Anders Svendsen, Research Analyst at Nordea Markets, suggests that the slope of the yield curve currently puts the next US recession around two years away – 15-28 months to be more precise.
“The signals from the yield curve might be less reliable in the current monetary policy regime, which has caused a collapse in term premiums, but there is no evidence that this time is different. Markets will react to an inversion of the yield curve, which by itself tightens financial conditions and – on the margin – makes it more likely that the US will be heading for a recession. The Fed’s newly invented “near-term forward spread” puts the next recession furthest away.”

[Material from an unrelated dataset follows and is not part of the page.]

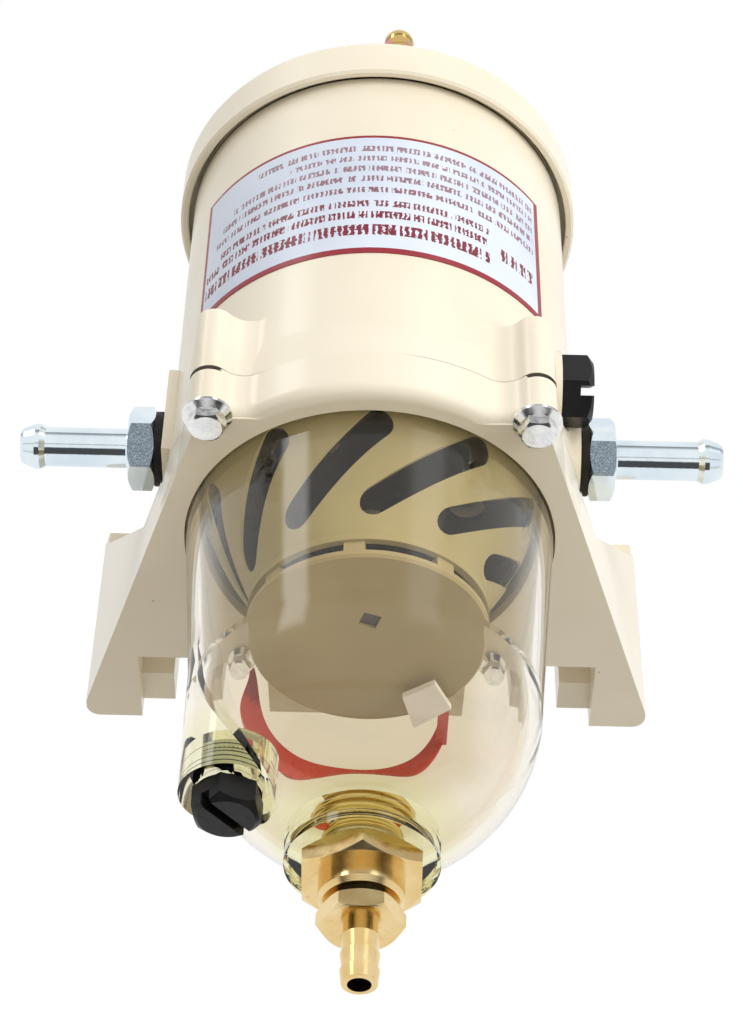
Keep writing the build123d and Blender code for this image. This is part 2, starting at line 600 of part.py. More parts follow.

“Given that the yield curve has been the best single indicator for looming recessions in the past and given that there is no clear evidence that this time is indeed different, markets will fear yield-curve inversion, which will tighten financial conditions and – on the margin – make a recession more likely following an inverted yield curve.”
The message from the yield curve is that the next US recession is looming. The flatter the yield curve, the higher the risk of a recession ahead and outright yield curve inversion would strongly increase the risk.
From an econometric point of view, the 10y Treasury yield less 3m T-bill is the one to watch and puts the next US recession 21 months away. The 10y swap rate less 3m Libor and the 10y – 2y Treasury yield spread put the next US recession 15-17 months away, while the Fed’s near-term forward spread puts it 28 months away.”